TASK STATEMENT
Return the line containing "Turn this picture of an object into an", the line containing "tongue_fillet_r = 13; // [9:0.5:15]", and every line between them, exactly as they stand. Output nothing else.

SUPPLIED DATA
>> START

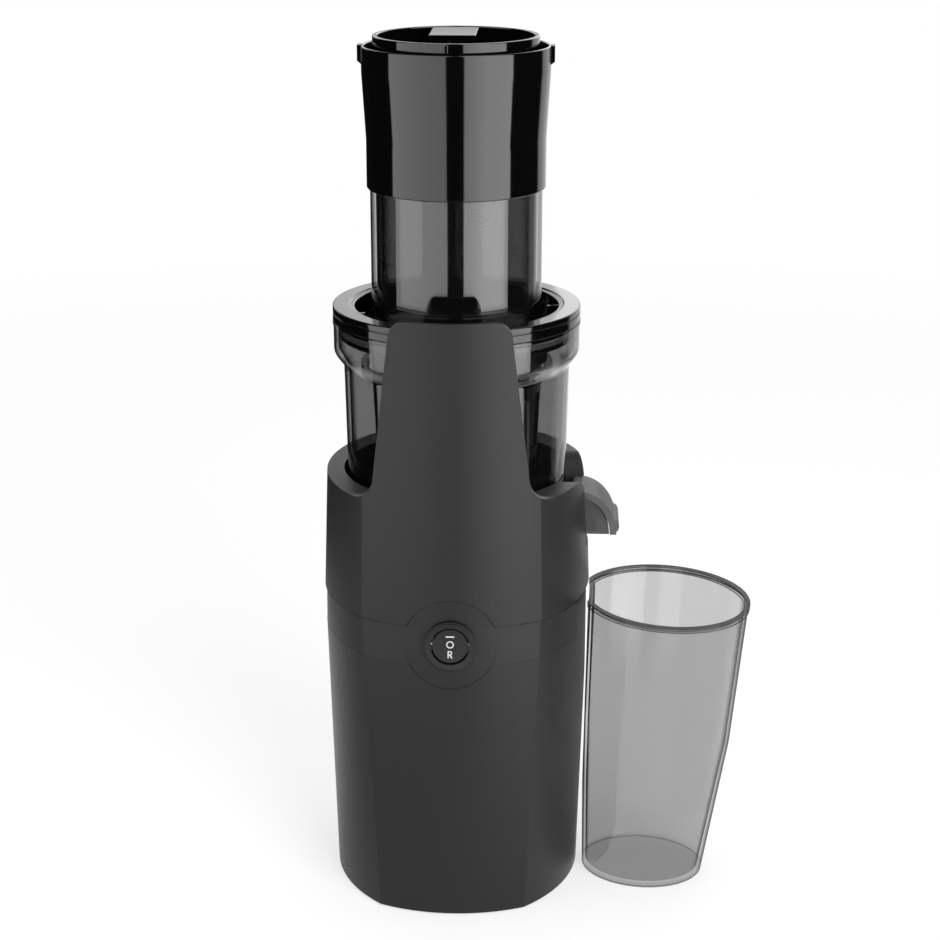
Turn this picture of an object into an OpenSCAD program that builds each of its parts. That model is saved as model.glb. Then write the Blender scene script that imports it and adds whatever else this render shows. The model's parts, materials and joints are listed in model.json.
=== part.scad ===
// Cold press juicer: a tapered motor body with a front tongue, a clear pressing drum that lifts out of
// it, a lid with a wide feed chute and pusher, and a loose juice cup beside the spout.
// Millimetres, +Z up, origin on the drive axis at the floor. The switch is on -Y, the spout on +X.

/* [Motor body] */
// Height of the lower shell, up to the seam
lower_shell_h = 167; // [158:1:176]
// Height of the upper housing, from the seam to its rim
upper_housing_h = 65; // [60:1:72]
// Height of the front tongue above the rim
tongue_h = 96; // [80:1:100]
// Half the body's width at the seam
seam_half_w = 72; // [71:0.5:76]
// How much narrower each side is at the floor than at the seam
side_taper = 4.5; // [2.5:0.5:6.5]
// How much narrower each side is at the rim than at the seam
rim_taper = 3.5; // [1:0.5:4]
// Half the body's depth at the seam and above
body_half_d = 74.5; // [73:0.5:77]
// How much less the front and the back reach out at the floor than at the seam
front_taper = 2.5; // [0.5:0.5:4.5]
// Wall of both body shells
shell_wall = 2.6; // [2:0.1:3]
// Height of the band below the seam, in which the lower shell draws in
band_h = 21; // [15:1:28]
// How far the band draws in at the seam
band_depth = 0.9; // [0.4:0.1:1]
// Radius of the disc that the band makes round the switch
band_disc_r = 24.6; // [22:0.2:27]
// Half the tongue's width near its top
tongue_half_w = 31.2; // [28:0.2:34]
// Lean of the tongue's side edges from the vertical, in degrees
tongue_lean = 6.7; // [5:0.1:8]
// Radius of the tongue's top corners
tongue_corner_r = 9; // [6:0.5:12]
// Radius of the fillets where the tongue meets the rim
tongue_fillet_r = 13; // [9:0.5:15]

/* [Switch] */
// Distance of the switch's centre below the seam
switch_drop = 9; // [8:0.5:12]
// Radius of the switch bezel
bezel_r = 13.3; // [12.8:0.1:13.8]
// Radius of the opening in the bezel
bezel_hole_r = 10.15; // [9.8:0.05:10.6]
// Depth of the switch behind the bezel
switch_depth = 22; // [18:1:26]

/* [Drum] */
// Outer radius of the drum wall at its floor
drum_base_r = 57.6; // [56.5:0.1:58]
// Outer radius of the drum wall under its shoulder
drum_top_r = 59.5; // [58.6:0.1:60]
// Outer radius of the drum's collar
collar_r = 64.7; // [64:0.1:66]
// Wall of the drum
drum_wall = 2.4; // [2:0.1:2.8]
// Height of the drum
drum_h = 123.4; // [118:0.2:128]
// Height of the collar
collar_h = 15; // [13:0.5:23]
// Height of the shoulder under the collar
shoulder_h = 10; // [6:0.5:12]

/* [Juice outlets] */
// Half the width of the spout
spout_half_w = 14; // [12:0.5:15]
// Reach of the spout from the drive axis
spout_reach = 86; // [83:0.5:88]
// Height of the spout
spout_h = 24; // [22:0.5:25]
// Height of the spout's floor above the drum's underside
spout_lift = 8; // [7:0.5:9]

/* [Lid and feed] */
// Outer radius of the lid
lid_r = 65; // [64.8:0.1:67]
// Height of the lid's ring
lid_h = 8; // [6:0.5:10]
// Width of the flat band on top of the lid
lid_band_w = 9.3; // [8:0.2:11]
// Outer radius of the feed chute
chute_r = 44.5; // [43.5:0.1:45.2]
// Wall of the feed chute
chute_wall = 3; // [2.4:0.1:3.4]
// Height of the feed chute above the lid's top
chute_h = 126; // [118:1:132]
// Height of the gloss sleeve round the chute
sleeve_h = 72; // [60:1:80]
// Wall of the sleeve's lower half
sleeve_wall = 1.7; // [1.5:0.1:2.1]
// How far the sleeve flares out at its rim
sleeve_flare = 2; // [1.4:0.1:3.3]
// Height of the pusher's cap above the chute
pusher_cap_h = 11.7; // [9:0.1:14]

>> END
>> START

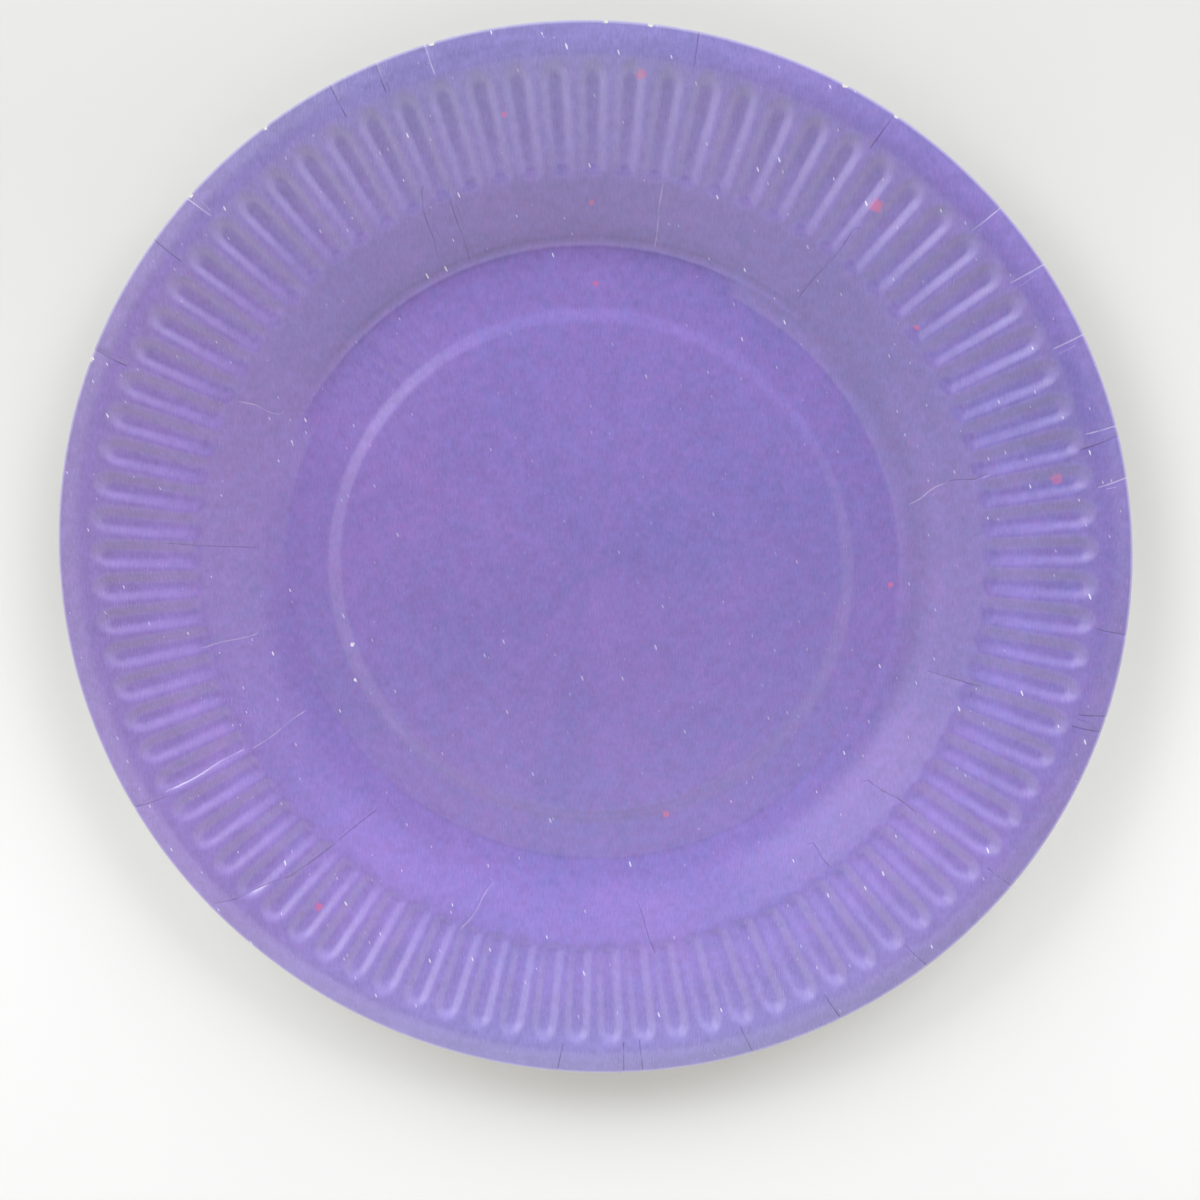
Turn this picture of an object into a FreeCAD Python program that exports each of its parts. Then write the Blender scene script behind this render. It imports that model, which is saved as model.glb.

>> END
>> START

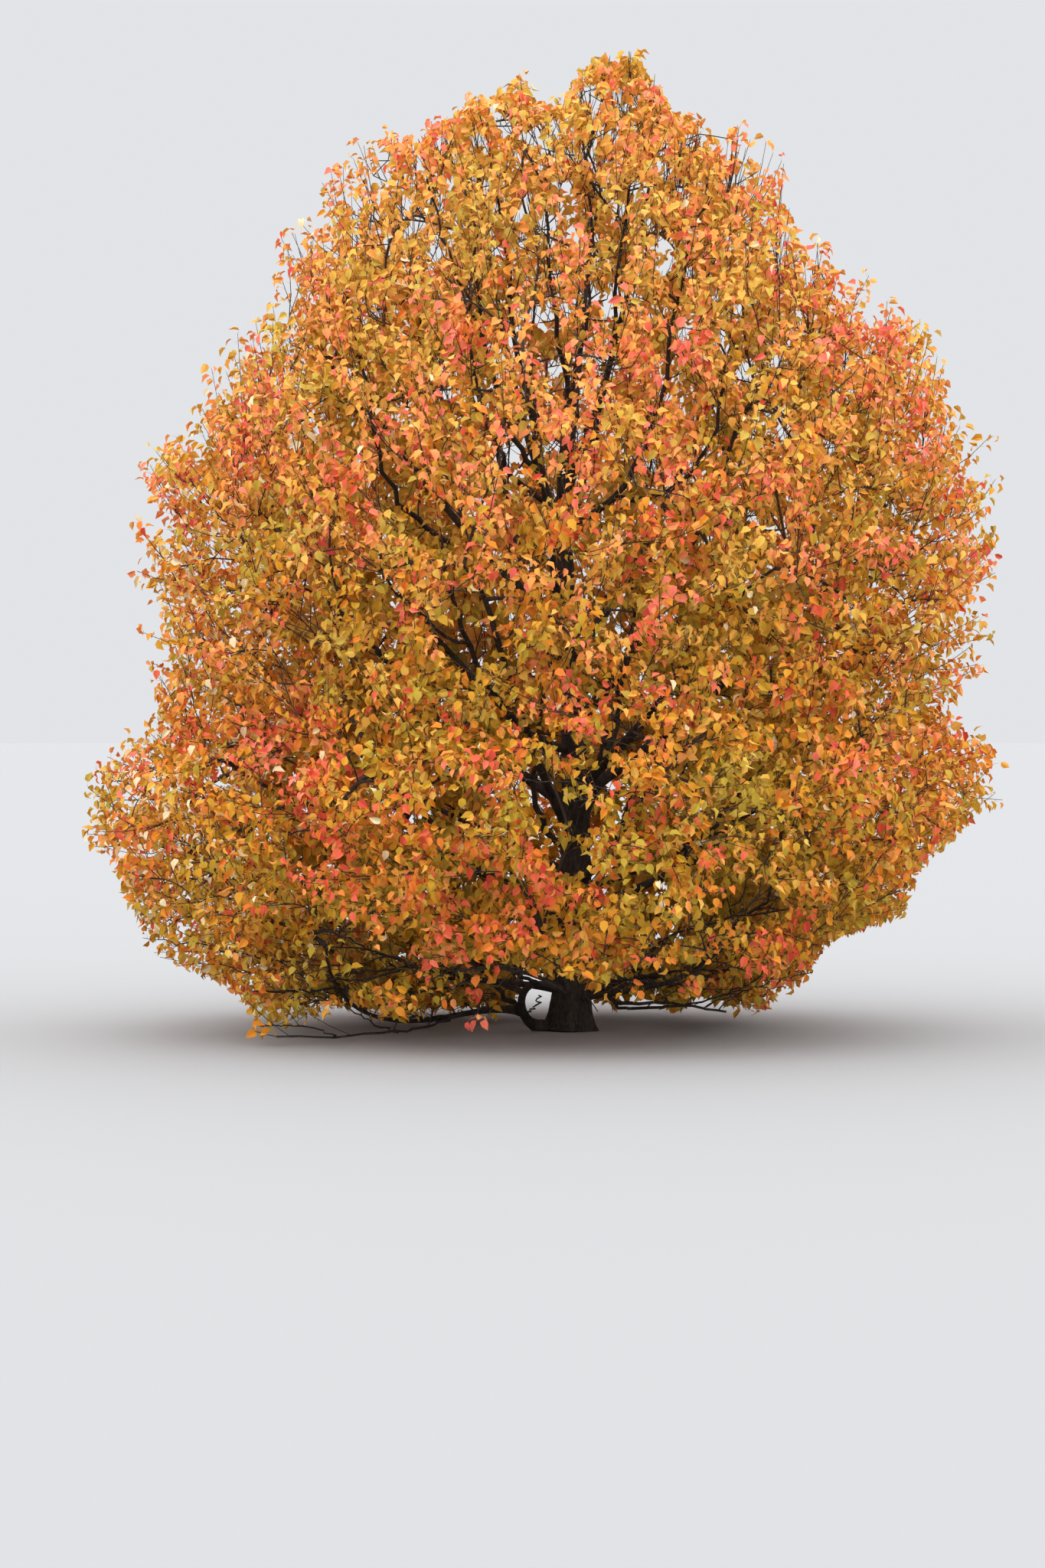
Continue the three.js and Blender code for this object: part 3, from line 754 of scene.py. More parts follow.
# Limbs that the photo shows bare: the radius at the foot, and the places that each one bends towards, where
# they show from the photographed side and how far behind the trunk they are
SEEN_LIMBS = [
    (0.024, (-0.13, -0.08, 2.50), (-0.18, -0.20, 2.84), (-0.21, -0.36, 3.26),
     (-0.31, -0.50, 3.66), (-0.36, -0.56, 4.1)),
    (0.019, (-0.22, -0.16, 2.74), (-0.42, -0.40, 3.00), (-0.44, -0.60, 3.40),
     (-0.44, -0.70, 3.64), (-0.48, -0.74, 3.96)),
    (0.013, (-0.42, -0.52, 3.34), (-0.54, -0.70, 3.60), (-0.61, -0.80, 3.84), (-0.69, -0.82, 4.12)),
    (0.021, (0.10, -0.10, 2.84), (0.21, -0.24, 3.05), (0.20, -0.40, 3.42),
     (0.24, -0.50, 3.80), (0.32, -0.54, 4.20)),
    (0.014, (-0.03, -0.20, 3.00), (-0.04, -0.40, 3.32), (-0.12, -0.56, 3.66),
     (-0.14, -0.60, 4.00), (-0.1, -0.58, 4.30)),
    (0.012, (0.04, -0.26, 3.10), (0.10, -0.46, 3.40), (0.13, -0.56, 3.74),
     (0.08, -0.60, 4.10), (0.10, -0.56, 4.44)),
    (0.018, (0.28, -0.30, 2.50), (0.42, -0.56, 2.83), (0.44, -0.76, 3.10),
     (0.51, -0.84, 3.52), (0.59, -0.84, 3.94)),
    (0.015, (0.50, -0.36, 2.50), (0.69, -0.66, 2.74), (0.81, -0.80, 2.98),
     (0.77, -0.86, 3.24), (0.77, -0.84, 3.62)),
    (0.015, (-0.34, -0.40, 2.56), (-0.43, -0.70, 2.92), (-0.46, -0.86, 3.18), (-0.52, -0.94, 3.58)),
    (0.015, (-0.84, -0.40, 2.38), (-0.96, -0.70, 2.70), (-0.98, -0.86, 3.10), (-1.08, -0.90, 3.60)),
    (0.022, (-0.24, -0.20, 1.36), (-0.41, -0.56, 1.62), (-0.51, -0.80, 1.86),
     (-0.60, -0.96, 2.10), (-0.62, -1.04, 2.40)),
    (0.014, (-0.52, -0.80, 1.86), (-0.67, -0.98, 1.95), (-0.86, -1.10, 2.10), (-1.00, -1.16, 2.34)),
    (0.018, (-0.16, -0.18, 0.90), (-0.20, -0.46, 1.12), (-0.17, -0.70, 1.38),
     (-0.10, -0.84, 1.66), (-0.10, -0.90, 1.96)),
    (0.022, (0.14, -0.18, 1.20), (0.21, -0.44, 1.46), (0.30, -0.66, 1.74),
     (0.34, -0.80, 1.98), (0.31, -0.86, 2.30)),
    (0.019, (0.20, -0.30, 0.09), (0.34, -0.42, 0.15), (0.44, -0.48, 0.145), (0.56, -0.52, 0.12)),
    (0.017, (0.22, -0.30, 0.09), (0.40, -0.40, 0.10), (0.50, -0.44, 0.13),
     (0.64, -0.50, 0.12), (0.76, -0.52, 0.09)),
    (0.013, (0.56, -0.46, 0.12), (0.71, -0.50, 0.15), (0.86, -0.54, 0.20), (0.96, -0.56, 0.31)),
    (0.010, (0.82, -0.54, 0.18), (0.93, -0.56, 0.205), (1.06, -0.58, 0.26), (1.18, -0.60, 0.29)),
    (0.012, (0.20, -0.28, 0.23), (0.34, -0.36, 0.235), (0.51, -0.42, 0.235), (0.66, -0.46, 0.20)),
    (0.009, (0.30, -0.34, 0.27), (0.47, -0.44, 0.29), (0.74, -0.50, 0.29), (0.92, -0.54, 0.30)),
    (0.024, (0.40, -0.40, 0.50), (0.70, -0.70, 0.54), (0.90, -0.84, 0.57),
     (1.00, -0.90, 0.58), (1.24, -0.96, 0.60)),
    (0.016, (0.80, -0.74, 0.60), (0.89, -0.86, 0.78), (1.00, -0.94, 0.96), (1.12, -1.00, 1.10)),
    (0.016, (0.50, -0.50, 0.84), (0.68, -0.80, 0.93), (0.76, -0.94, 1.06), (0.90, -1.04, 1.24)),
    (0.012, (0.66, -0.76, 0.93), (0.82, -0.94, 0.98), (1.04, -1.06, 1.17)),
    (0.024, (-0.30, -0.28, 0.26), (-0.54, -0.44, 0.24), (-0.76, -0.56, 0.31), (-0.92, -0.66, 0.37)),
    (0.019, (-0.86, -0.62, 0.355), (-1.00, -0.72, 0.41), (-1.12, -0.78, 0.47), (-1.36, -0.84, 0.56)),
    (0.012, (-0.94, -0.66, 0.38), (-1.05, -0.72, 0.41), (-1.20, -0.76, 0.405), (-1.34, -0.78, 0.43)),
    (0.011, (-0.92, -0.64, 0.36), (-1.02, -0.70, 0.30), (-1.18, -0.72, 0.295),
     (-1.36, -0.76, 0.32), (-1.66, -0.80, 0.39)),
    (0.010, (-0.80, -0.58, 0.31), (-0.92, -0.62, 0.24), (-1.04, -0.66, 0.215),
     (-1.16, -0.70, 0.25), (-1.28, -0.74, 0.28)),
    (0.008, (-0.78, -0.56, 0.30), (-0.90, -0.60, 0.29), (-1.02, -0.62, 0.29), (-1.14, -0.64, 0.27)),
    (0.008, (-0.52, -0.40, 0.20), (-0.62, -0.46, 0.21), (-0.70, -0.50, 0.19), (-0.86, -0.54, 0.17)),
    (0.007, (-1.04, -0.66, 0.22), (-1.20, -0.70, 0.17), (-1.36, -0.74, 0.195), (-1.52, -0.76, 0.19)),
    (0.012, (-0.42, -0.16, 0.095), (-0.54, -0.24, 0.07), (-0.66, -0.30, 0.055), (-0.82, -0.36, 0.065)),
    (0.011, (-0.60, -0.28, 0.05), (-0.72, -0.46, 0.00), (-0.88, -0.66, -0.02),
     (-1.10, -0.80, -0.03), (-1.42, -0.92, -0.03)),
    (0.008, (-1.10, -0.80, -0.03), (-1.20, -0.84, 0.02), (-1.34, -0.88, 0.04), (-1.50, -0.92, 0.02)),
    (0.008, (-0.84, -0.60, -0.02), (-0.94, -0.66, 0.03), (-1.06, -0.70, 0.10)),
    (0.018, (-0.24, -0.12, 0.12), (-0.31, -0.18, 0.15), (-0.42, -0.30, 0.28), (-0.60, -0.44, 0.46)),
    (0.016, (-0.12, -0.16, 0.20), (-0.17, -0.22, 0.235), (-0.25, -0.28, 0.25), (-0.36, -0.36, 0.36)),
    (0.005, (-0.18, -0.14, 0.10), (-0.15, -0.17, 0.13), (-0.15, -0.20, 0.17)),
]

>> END

REPLY
Turn this picture of an object into an OpenSCAD program that builds each of its parts. That model is saved as model.glb. Then write the Blender scene script that imports it and adds whatever else this render shows. The model's parts, materials and joints are listed in model.json.
=== part.scad ===
// Cold press juicer: a tapered motor body with a front tongue, a clear pressing drum that lifts out of
// it, a lid with a wide feed chute and pusher, and a loose juice cup beside the spout.
// Millimetres, +Z up, origin on the drive axis at the floor. The switch is on -Y, the spout on +X.

/* [Motor body] */
// Height of the lower shell, up to the seam
lower_shell_h = 167; // [158:1:176]
// Height of the upper housing, from the seam to its rim
upper_housing_h = 65; // [60:1:72]
// Height of the front tongue above the rim
tongue_h = 96; // [80:1:100]
// Half the body's width at the seam
seam_half_w = 72; // [71:0.5:76]
// How much narrower each side is at the floor than at the seam
side_taper = 4.5; // [2.5:0.5:6.5]
// How much narrower each side is at the rim than at the seam
rim_taper = 3.5; // [1:0.5:4]
// Half the body's depth at the seam and above
body_half_d = 74.5; // [73:0.5:77]
// How much less the front and the back reach out at the floor than at the seam
front_taper = 2.5; // [0.5:0.5:4.5]
// Wall of both body shells
shell_wall = 2.6; // [2:0.1:3]
// Height of the band below the seam, in which the lower shell draws in
band_h = 21; // [15:1:28]
// How far the band draws in at the seam
band_depth = 0.9; // [0.4:0.1:1]
// Radius of the disc that the band makes round the switch
band_disc_r = 24.6; // [22:0.2:27]
// Half the tongue's width near its top
tongue_half_w = 31.2; // [28:0.2:34]
// Lean of the tongue's side edges from the vertical, in degrees
tongue_lean = 6.7; // [5:0.1:8]
// Radius of the tongue's top corners
tongue_corner_r = 9; // [6:0.5:12]
// Radius of the fillets where the tongue meets the rim
tongue_fillet_r = 13; // [9:0.5:15]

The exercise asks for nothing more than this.